*Collected material:*
══════════

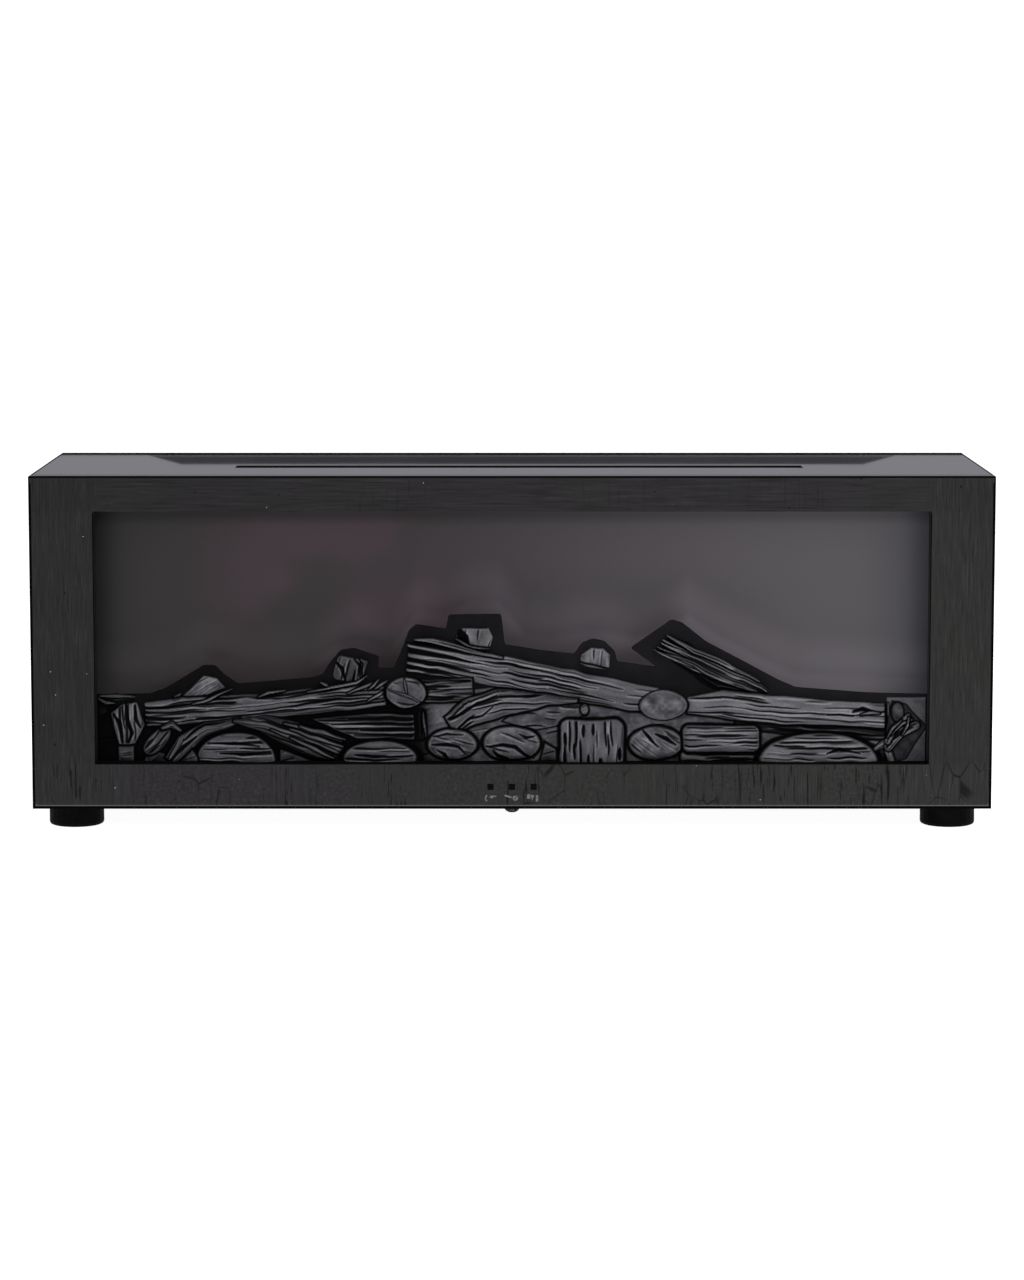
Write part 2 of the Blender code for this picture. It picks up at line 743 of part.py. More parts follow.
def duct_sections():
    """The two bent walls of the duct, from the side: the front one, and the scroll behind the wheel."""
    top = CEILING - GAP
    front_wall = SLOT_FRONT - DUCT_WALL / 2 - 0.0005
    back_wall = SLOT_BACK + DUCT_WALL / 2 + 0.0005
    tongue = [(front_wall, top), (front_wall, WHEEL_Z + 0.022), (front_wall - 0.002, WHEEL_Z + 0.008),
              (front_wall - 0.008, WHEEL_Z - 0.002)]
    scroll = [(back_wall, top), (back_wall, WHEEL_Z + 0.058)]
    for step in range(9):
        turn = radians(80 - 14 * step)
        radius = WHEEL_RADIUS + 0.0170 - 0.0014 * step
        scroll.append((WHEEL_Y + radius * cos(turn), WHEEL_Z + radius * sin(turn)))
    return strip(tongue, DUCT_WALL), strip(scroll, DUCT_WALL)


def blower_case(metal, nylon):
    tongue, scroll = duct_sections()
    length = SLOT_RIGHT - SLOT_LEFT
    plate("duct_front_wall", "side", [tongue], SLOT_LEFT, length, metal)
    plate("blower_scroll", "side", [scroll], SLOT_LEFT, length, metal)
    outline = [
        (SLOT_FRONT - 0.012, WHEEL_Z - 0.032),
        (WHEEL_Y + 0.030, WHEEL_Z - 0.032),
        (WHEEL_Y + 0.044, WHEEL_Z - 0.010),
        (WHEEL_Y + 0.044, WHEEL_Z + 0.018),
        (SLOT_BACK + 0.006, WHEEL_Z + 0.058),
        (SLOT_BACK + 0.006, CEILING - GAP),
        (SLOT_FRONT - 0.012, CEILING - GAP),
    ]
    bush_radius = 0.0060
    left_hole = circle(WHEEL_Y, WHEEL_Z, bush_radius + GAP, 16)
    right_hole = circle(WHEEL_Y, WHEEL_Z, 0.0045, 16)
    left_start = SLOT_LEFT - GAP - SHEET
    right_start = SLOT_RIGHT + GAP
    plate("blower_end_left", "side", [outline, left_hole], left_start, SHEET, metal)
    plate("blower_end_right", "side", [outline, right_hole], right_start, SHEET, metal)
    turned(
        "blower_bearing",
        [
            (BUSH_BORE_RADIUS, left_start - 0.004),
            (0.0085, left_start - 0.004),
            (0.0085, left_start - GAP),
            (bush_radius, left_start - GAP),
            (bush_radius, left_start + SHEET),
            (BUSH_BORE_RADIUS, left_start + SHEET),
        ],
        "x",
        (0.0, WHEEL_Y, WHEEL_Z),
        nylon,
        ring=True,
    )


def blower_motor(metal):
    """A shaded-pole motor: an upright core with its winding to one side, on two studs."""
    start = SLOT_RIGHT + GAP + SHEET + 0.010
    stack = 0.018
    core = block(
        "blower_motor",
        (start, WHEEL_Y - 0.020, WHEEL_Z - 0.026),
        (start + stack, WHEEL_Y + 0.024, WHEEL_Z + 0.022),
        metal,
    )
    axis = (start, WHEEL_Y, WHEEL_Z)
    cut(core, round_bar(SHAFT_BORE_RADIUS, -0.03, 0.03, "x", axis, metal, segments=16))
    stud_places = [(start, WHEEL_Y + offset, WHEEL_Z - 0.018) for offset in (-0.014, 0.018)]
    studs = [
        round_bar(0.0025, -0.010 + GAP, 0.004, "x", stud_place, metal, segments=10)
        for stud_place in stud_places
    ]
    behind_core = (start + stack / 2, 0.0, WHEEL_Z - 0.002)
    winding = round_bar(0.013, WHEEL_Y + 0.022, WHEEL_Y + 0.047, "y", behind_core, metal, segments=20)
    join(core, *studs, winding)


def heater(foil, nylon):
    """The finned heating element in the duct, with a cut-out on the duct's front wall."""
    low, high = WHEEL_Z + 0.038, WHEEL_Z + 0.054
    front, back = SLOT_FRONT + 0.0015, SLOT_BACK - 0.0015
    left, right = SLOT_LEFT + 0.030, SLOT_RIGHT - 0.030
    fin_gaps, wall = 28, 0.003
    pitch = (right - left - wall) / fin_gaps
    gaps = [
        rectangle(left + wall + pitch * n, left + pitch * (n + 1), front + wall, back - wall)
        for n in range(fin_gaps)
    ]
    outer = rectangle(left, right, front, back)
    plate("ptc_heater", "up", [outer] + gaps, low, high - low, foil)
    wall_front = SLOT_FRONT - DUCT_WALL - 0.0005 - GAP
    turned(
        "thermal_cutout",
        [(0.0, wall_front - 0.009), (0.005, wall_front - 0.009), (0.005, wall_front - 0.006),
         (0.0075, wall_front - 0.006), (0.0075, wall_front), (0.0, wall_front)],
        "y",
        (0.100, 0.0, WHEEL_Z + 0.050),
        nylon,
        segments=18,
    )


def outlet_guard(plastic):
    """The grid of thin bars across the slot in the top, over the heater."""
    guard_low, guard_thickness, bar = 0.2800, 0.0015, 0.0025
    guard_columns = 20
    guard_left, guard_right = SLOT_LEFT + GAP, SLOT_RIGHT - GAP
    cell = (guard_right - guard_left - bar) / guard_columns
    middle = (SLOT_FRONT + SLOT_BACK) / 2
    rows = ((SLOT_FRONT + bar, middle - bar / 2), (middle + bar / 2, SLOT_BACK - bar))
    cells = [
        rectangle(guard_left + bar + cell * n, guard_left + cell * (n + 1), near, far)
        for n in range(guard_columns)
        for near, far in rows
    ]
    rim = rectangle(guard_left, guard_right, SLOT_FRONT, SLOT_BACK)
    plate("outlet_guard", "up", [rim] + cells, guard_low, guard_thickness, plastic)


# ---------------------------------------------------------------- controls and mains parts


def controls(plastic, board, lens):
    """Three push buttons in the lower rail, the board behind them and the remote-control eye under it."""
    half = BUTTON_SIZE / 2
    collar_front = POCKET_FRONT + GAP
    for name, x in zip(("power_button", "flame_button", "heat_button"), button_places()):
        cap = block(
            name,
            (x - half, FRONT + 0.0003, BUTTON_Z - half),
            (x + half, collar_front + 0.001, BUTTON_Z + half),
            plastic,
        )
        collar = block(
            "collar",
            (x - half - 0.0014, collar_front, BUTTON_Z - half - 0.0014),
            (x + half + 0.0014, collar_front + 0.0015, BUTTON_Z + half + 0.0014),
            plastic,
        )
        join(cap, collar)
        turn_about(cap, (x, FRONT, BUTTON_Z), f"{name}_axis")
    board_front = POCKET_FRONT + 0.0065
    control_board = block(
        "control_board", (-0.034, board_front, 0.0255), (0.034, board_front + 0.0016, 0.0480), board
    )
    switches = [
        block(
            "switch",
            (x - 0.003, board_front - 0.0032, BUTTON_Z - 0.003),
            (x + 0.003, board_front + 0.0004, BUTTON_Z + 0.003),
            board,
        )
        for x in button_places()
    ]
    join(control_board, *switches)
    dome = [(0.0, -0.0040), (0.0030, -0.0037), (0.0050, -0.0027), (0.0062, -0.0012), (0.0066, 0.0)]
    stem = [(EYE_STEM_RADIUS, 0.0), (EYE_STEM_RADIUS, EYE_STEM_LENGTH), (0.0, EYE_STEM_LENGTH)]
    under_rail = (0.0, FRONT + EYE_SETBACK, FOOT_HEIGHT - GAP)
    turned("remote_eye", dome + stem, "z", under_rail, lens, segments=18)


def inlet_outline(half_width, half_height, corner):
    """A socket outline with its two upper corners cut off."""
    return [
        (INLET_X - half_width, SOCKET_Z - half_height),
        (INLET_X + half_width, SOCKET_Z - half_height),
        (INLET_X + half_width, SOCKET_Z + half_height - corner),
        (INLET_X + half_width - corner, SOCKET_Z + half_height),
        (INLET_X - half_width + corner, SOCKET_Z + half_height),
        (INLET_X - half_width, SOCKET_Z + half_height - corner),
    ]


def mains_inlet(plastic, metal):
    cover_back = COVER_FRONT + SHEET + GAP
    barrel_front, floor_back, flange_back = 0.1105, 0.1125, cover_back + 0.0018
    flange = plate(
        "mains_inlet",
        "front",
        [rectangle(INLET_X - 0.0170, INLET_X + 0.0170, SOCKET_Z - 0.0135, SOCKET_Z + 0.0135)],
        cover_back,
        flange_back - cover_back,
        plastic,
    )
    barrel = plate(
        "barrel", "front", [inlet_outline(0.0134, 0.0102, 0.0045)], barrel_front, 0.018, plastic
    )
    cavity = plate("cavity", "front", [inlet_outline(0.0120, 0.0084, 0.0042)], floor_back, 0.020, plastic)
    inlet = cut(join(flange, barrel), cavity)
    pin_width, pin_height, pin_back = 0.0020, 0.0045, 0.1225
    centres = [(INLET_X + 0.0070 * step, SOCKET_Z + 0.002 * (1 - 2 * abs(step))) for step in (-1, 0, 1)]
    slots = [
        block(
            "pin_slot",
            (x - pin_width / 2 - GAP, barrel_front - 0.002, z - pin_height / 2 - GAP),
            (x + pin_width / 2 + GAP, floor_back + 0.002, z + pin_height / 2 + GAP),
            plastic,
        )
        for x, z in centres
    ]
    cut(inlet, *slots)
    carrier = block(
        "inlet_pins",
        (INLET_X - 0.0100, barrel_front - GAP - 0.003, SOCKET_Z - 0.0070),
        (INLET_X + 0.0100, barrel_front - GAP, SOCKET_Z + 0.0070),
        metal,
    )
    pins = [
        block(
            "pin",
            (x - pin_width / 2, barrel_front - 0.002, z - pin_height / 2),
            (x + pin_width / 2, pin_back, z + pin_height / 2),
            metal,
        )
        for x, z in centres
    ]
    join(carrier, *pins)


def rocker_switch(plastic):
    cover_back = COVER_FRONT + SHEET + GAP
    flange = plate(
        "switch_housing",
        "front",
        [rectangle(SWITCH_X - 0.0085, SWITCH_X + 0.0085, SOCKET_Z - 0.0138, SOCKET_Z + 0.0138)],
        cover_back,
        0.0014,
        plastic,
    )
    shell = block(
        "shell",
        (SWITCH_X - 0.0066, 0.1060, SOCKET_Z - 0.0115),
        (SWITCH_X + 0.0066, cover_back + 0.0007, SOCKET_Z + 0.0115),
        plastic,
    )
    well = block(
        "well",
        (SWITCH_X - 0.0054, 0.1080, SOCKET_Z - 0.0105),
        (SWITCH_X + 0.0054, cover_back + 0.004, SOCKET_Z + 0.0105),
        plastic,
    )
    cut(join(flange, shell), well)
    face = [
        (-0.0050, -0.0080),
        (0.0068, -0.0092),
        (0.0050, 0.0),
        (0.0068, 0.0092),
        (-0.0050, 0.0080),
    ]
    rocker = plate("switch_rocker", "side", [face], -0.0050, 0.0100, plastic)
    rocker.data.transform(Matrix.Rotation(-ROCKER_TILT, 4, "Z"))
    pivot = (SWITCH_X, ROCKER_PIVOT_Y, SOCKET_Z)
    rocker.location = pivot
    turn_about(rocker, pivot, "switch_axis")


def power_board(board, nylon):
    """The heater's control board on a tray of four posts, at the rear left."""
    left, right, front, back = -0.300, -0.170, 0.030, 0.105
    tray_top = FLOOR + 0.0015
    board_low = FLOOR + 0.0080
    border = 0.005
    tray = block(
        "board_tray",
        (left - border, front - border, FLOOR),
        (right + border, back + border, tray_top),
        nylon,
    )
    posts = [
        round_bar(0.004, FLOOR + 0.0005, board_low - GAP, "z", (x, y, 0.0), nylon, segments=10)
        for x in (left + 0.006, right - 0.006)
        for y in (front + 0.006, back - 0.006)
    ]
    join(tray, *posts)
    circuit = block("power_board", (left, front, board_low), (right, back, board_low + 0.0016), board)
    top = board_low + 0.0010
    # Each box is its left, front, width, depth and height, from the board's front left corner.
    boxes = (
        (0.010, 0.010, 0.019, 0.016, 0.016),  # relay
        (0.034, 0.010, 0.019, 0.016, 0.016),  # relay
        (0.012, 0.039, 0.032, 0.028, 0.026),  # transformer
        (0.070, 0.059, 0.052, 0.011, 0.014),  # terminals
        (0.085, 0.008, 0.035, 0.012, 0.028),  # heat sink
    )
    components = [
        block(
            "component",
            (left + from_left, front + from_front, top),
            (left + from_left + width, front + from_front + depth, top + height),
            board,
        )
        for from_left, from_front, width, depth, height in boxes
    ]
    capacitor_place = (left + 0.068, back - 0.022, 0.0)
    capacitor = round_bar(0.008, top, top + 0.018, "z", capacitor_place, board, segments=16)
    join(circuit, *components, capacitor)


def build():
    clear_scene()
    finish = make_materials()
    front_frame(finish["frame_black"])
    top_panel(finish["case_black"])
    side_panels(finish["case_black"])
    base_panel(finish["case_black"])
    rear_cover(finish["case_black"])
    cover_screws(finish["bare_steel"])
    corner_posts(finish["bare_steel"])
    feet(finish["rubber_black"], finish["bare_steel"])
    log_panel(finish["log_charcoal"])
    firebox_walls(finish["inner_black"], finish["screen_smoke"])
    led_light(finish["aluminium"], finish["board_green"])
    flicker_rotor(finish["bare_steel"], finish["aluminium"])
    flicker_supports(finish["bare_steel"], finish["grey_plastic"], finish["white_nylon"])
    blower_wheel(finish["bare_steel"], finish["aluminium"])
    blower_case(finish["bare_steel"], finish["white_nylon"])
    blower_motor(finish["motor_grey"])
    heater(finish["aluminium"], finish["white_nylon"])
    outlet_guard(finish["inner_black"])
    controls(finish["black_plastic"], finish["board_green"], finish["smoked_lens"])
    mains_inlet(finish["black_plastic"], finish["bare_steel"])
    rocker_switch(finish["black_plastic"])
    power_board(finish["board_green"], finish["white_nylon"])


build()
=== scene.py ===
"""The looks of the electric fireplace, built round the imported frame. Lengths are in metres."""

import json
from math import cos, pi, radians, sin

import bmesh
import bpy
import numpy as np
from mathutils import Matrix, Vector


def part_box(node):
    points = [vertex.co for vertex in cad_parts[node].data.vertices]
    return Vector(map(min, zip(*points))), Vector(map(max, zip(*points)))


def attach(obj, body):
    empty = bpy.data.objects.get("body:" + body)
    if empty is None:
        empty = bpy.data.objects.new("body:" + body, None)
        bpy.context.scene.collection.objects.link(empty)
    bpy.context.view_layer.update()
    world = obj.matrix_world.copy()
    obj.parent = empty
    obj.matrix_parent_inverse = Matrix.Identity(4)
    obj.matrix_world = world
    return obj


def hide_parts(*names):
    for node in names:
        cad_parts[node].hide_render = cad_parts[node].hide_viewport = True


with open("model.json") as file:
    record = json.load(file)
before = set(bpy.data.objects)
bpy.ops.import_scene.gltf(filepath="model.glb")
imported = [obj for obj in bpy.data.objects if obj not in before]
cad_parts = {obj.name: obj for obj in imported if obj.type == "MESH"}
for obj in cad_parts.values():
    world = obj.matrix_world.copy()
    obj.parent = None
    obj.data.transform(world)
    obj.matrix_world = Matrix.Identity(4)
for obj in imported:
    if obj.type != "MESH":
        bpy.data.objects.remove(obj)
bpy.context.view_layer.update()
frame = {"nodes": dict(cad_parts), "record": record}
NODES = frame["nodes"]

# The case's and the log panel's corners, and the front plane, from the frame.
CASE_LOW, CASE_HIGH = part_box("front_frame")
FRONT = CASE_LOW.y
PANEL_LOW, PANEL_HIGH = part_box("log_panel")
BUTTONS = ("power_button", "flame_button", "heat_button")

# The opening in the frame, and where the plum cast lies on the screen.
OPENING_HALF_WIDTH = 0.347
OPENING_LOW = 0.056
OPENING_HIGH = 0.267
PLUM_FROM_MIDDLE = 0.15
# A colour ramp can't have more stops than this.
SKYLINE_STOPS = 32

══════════

*Request:*
From the line that contains "record = json.load(file)" through the line that contains "obj.data.transform(world)", reproduce every line exactly, both end lines included.

*Solution to the problem:*
    record = json.load(file)
before = set(bpy.data.objects)
bpy.ops.import_scene.gltf(filepath="model.glb")
imported = [obj for obj in bpy.data.objects if obj not in before]
cad_parts = {obj.name: obj for obj in imported if obj.type == "MESH"}
for obj in cad_parts.values():
    world = obj.matrix_world.copy()
    obj.parent = None
    obj.data.transform(world)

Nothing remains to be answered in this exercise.